Looking back, the most dehumanizing part of this is how they would talk about me like I wasn't there. I'm lying on the bed, still too numb to walk but getting feeling back, and they are talking to each other over me like they're talking about the weather outside. Like I am not even there to hear them. 

At that moment, I knew my baby wasn't acting right on the monitor, I had in fact peed myself instead of my water breaking, and I wasn't in labor. They kept asking each other if they should put a catheter in, if they needed to walk me to the bathroom, if they needed to call the doctor, if they should flip me or sit me up, or or or or. 

Never once did anyone look at me, explain what was going on, and ask if I was okay. Not once. 

It's noon or 12:30, and baby is still having decels and I am now contracting regularly. But no dilation, after another incredibly rough vaginal exam that this time I can feel because I am no longer numb. 

Still no words directly to me. Just at me and around me.

1pm, the doctor comes in. Finally, eye contact. 

"Your baby isn't handling the version well, it's time to do a cesarean. Are you numb still?"

"No."

::turns to nurse and talks to her, never looking at me again::

I'm shaved.

Anaesthesiologist enters the room again, adds more medication to the catheter because they never removed it. 

Notices I'm wearing a shirt.

Chaos ensues.

It was just a T-Shirt, but I have an IV, the epidural, and monitors all over my body. Taking the t-shirt off was a nightmare. And they had to do it quickly because the OR was set up and waiting. 

The nurses ended up lifting and pulling me like I was a rag doll as they got the shirt off around everything, and then put my gown back on as if I had any shred of modesty or respect for myself left. None of that existed anymore, I didn't feel like a human at that point anyway. I was invisible.

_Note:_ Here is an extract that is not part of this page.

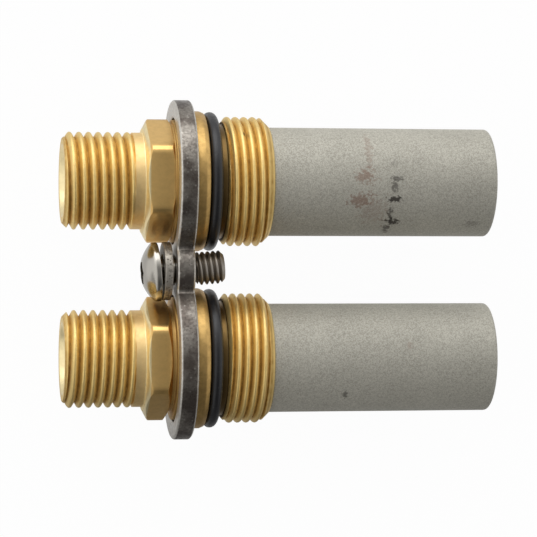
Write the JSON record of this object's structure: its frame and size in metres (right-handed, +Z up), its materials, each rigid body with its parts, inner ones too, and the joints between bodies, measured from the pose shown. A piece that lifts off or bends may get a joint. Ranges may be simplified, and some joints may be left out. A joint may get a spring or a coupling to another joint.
{
  "type": "flashback arrestor cartridge set",
  "caption": "Twin flashback arrestor cartridges, oxygen and fuel gas, on a steel lock plate with a captive screw; threaded brass bodies with inner non-return valves and sintered thimbles.",
  "frame": {"origin": "in the plane of the two flanges' seat faces, midway between the cartridge axes", "axes": "+X along the cartridges from the hose inlets to the sintered thimbles, +Y from the fuel gas cartridge to the oxygen cartridge, +Z up, towards the side with the screw's ear"},
  "size_m": [0.0634, 0.0498, 0.0238],
  "materials": {
    "body_brass": "machined, satin",
    "inner_brass": "machined",
    "o_ring_rubber": "smooth",
    "seal_rubber": "matt",
    "sintered_steel": "sintered, matt and grainy",
    "plate_steel": "tumbled, dull grey",
    "screw_steel": "polished stainless",
    "washer_steel": "dull",
    "spring_steel": "drawn wire",
    "screen_steel": "perforated"
  },
  "bodies": {
    "cartridge_set": {"oxygen_body": "body_brass", "oxygen_body_o_ring": "o_ring_rubber", "oxygen_arrestor_thimble": "sintered_steel", "oxygen_strainer_screen": "screen_steel", "oxygen_strainer_ring": "inner_brass", "oxygen_spring_cage": "inner_brass", "oxygen_valve_spring": "spring_steel", "fuel_body": "body_brass", "fuel_body_o_ring": "o_ring_rubber", "fuel_arrestor_thimble": "sintered_steel", "fuel_strainer_screen": "screen_steel", "fuel_strainer_ring": "inner_brass", "fuel_spring_cage": "inner_brass", "fuel_valve_spring": "spring_steel", "lock_plate": "plate_steel", "lock_screw": "screw_steel", "lock_washer": "washer_steel"},
    "oxygen_valve": {"oxygen_valve_poppet": "inner_brass", "oxygen_poppet_seal": "seal_rubber"},
    "fuel_valve": {"fuel_valve_poppet": "inner_brass", "fuel_poppet_seal": "seal_rubber"}
  },
  "joints": [
    {"name": "oxygen_valve_slide", "type": "slide", "parent": "cartridge_set", "child": "oxygen_valve", "axis": [1, 0, 0], "range_m": [0, 0.0015], "stiffness_N_per_m": 100, "springref_m": -0.001, "deforming": ["oxygen_valve_spring"]},
    {"name": "fuel_valve_slide", "type": "slide", "parent": "cartridge_set", "child": "fuel_valve", "axis": [1, 0, 0], "range_m": [0, 0.0015], "stiffness_N_per_m": 100, "springref_m": -0.001, "deforming": ["fuel_valve_spring"]}
  ]
}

The meds aren't working and I can still feel everything. Every couple minutes the doctor uses a pin or something to poke my legs to check if I'm numb. I'm not. Over and over.

He tells me that the dose he gave me is the same as earlier, but it isn't working. So he gives more. And more. And more. By the time I start to go numb, he tells my husband he's given me three times the normal dose, and he has to monitor me really closely. 

Not to me, my husband. 

Invisible. Still. I'm a body housing a baby that needs to come out. Nothing more.

They wheel me out of the room, Blake enters the OR after they get me set up, no one knows if I'm numb, but they start to cut and the anaesthesiologist says "oh good. She's numb, or else she would not be still right now."

Pulling.
Burning.

Pushing.

Talk about what they're doing after this.

Pulling.

Then the room is silent.

"We have a daughter."

No crying. No sounds.

I watch Blake's face as he watches them take her to the side of the room. 

My arms are going numb from being strapped to my sides.

No sounds.

Finally, two small cries, then silence again.

They ask Blake if he wants to go with them to take the baby to the nursery, she's having a hard time breathing. He goes, and I am knocked out.

I wake in recovery, foggy and unaware. The nurse says I'm doing well, the baby needed extra care, and I go to sleep again.

It's a couple hours later when I wake up in my room, completely alone.